### [To do]
Write the data out again, exactly as given.
· · ·
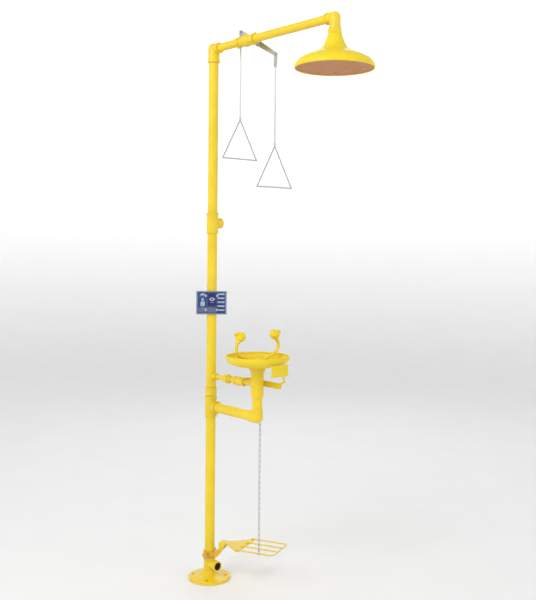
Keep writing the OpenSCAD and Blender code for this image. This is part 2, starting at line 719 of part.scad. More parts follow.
module dust_cap(side) color("yellow") at_nozzle(side) difference() {
  union() {
    intersection() {
      sphere(r = nozzle_r);
      translate([0, 0, gap]) cylinder(r = nozzle_r, h = nozzle_r);
    }
    translate([-4.2, nozzle_r - 3, 0.6]) cube([8.4, pin_y - nozzle_r + 3, 2.6]);
    translate([-4.2, pin_y, pin_z]) along_x() cylinder(r = 3, h = 8.4);
  }
  sphere(r = nozzle_r - nozzle_wall);
  translate([-10, pin_y, pin_z]) along_x() cylinder(r = cap_pin_r + fit, h = 20);
}
module left_dust_cap() dust_cap(-1);
module right_dust_cap() dust_cap(1);

// ---- shower lever and pulls --------------------------------------------------

lever_hole_r = 4;
swivel_drop = 40;                            // from the lever's end to the pull's own pivot
cheek_gap = lever_t / 2 + gap;
cheek_t = 3;

module at_shower_valve() translate([shower_valve_x, 0, arm_z]) children();

module shower_ball_stem() steel() at_shower_valve() {
  difference() {
    sphere(r = ball_r);
    translate([0, 0, -ball_r - 1]) cylinder(r = ball_port, h = 2 * ball_r + 2);
    translate([-2.6, ball_r - 4.5, -ball_r]) cube([5.2, 5, 2 * ball_r]);
  }
  translate([-2.5, ball_r - 4.4, -5]) cube([5, 6, 10]);
  translate([0, ball_r + 0.5, 0]) along_y() cylinder(r = stem_r, h = lever_y + 12 - ball_r);
}

module lever_outline() difference() {
  union() {
    circle(r = 15);
    polygon([[-lever_half, -8], [0, -12], [lever_half, -8], [lever_half, 8], [0, 12], [-lever_half, 8]]);
    for (x = [-lever_half, lever_half]) translate([x, 0]) circle(r = 8);
  }
  circle(r = stem_r + fit);
  for (x = [-lever_half, lever_half]) translate([x, 0]) circle(r = lever_hole_r);
}

module shower_lever() steel() at_shower_valve() {
  translate([0, lever_y - lever_t / 2, 0]) rotate([0, lever_tilt, 0]) along_y()
    linear_extrude(lever_t) lever_outline();
  translate([0, lever_y + lever_t / 2, 0]) along_y() difference() {
    hexagon(19, 7);
    translate([0, 0, -1]) cylinder(r = stem_r + fit, h = 10);
  }
}

module at_lever_end(end) at_shower_valve()
  translate([end * lever_half * cos(lever_tilt), lever_y, -end * lever_half * sin(lever_tilt)])
  children();

// hangs level from a pin in the lever's end and carries the pull
module hook(end) steel() at_lever_end(end) difference() {
  union() {
    for (y = [-cheek_gap - cheek_t, cheek_gap]) {
      translate([-5, y, 4 - swivel_drop + 4]) cube([10, cheek_t, swivel_drop - 8]);
      translate([0, y, 0]) along_y() cylinder(r = 6.5, h = cheek_t);
    }
    translate([-5, -cheek_gap - cheek_t, 5 - swivel_drop]) cube([10, 2 * (cheek_gap + cheek_t), 4]);
    translate([0, -cheek_gap - cheek_t - 2, 0]) along_y()
      cylinder(r = lever_hole_r - fit, h = 2 * (cheek_gap + cheek_t) + 4);
    translate([-2, -5, -swivel_drop]) cube([4, 10, 6]);
    translate([-2, 0, -swivel_drop]) along_x() cylinder(r = 5, h = 4);
  }
  translate([-3, 0, -swivel_drop]) along_x() cylinder(r = 3, h = 6);
}
module on_hook() hook(-1);
module off_hook() hook(1);

wire_r = 3;
weld = 0.6;                                  // how far a weld bead stands out at a handle's corner

// a rod with a triangular handle at its foot
module pull(end) steel() at_lever_end(end) {
  for (x = [-5.3, 2 + gap]) translate([x, 0, 0]) {
    translate([0, 0, -swivel_drop]) along_x() cylinder(r = 4, h = 3);
    translate([0, -4, -swivel_drop - 12]) cube([3, 8, 12]);
  }
  translate([-5.3, -4, -swivel_drop - 13]) cube([10.6, 8, 5.5]);
  translate([-6.3, 0, -swivel_drop]) along_x() cylinder(r = 3 - fit, h = 12.6);
  translate([0, 0, -pull_len + 4]) cylinder(r = wire_r, h = pull_len - swivel_drop - 14);
  translate([0, 0, -pull_len - 6]) cylinder(r = wire_r + 2.2, h = 20);
  corners = [[0, 0, -pull_len], [0, -handle_w / 2, -pull_len - handle_h],
             [0, handle_w / 2, -pull_len - handle_h]];
  for (i = [0:2]) bar(corners[i], corners[(i + 1) % 3], wire_r);
  for (i = [1, 2]) translate(corners[i]) sphere(r = wire_r + weld);
}
module on_pull() pull(-1);
module off_pull() pull(1);

// ---- eyewash lever, push plate and chain -------------------------------------

eye_tip_x = 395;
lever_low = 12;                              // half width of the eyewash lever
chain_hole_drop = 7;
chain_hole_r = 2.8;
push_x = bowl_x + bowl_r + 3;
push_z = rim_z - 50;
push_w = 86;
push_h = 42;
push_t = 3;

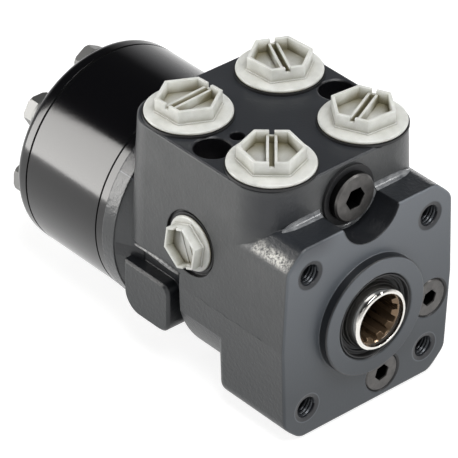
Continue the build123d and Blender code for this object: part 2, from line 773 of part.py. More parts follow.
· · ·
### [Full response]
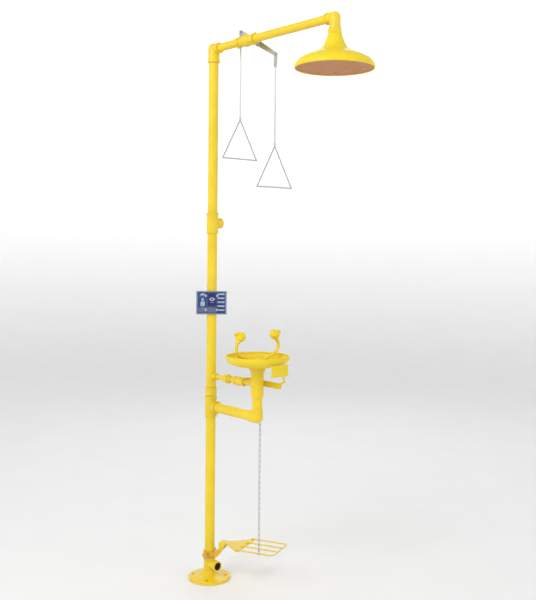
Keep writing the OpenSCAD and Blender code for this image. This is part 2, starting at line 719 of part.scad. More parts follow.
module dust_cap(side) color("yellow") at_nozzle(side) difference() {
  union() {
    intersection() {
      sphere(r = nozzle_r);
      translate([0, 0, gap]) cylinder(r = nozzle_r, h = nozzle_r);
    }
    translate([-4.2, nozzle_r - 3, 0.6]) cube([8.4, pin_y - nozzle_r + 3, 2.6]);
    translate([-4.2, pin_y, pin_z]) along_x() cylinder(r = 3, h = 8.4);
  }
  sphere(r = nozzle_r - nozzle_wall);
  translate([-10, pin_y, pin_z]) along_x() cylinder(r = cap_pin_r + fit, h = 20);
}
module left_dust_cap() dust_cap(-1);
module right_dust_cap() dust_cap(1);

// ---- shower lever and pulls --------------------------------------------------

lever_hole_r = 4;
swivel_drop = 40;                            // from the lever's end to the pull's own pivot
cheek_gap = lever_t / 2 + gap;
cheek_t = 3;

module at_shower_valve() translate([shower_valve_x, 0, arm_z]) children();

module shower_ball_stem() steel() at_shower_valve() {
  difference() {
    sphere(r = ball_r);
    translate([0, 0, -ball_r - 1]) cylinder(r = ball_port, h = 2 * ball_r + 2);
    translate([-2.6, ball_r - 4.5, -ball_r]) cube([5.2, 5, 2 * ball_r]);
  }
  translate([-2.5, ball_r - 4.4, -5]) cube([5, 6, 10]);
  translate([0, ball_r + 0.5, 0]) along_y() cylinder(r = stem_r, h = lever_y + 12 - ball_r);
}

module lever_outline() difference() {
  union() {
    circle(r = 15);
    polygon([[-lever_half, -8], [0, -12], [lever_half, -8], [lever_half, 8], [0, 12], [-lever_half, 8]]);
    for (x = [-lever_half, lever_half]) translate([x, 0]) circle(r = 8);
  }
  circle(r = stem_r + fit);
  for (x = [-lever_half, lever_half]) translate([x, 0]) circle(r = lever_hole_r);
}

module shower_lever() steel() at_shower_valve() {
  translate([0, lever_y - lever_t / 2, 0]) rotate([0, lever_tilt, 0]) along_y()
    linear_extrude(lever_t) lever_outline();
  translate([0, lever_y + lever_t / 2, 0]) along_y() difference() {
    hexagon(19, 7);
    translate([0, 0, -1]) cylinder(r = stem_r + fit, h = 10);
  }
}

module at_lever_end(end) at_shower_valve()
  translate([end * lever_half * cos(lever_tilt), lever_y, -end * lever_half * sin(lever_tilt)])
  children();

// hangs level from a pin in the lever's end and carries the pull
module hook(end) steel() at_lever_end(end) difference() {
  union() {
    for (y = [-cheek_gap - cheek_t, cheek_gap]) {
      translate([-5, y, 4 - swivel_drop + 4]) cube([10, cheek_t, swivel_drop - 8]);
      translate([0, y, 0]) along_y() cylinder(r = 6.5, h = cheek_t);
    }
    translate([-5, -cheek_gap - cheek_t, 5 - swivel_drop]) cube([10, 2 * (cheek_gap + cheek_t), 4]);
    translate([0, -cheek_gap - cheek_t - 2, 0]) along_y()
      cylinder(r = lever_hole_r - fit, h = 2 * (cheek_gap + cheek_t) + 4);
    translate([-2, -5, -swivel_drop]) cube([4, 10, 6]);
    translate([-2, 0, -swivel_drop]) along_x() cylinder(r = 5, h = 4);
  }
  translate([-3, 0, -swivel_drop]) along_x() cylinder(r = 3, h = 6);
}
module on_hook() hook(-1);
module off_hook() hook(1);

wire_r = 3;
weld = 0.6;                                  // how far a weld bead stands out at a handle's corner

// a rod with a triangular handle at its foot
module pull(end) steel() at_lever_end(end) {
  for (x = [-5.3, 2 + gap]) translate([x, 0, 0]) {
    translate([0, 0, -swivel_drop]) along_x() cylinder(r = 4, h = 3);
    translate([0, -4, -swivel_drop - 12]) cube([3, 8, 12]);
  }
  translate([-5.3, -4, -swivel_drop - 13]) cube([10.6, 8, 5.5]);
  translate([-6.3, 0, -swivel_drop]) along_x() cylinder(r = 3 - fit, h = 12.6);
  translate([0, 0, -pull_len + 4]) cylinder(r = wire_r, h = pull_len - swivel_drop - 14);
  translate([0, 0, -pull_len - 6]) cylinder(r = wire_r + 2.2, h = 20);
  corners = [[0, 0, -pull_len], [0, -handle_w / 2, -pull_len - handle_h],
             [0, handle_w / 2, -pull_len - handle_h]];
  for (i = [0:2]) bar(corners[i], corners[(i + 1) % 3], wire_r);
  for (i = [1, 2]) translate(corners[i]) sphere(r = wire_r + weld);
}
module on_pull() pull(-1);
module off_pull() pull(1);

// ---- eyewash lever, push plate and chain -------------------------------------

eye_tip_x = 395;
lever_low = 12;                              // half width of the eyewash lever
chain_hole_drop = 7;
chain_hole_r = 2.8;
push_x = bowl_x + bowl_r + 3;
push_z = rim_z - 50;
push_w = 86;
push_h = 42;
push_t = 3;

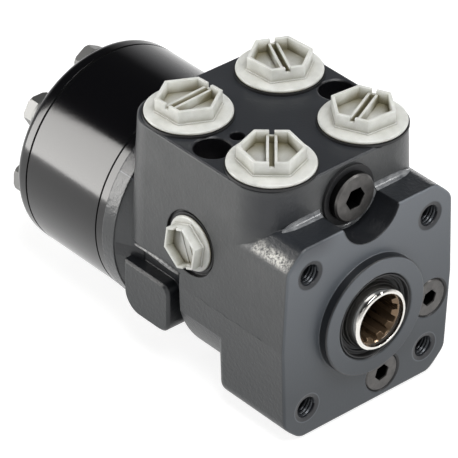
Continue the build123d and Blender code for this object: part 2, from line 773 of part.py. More parts follow.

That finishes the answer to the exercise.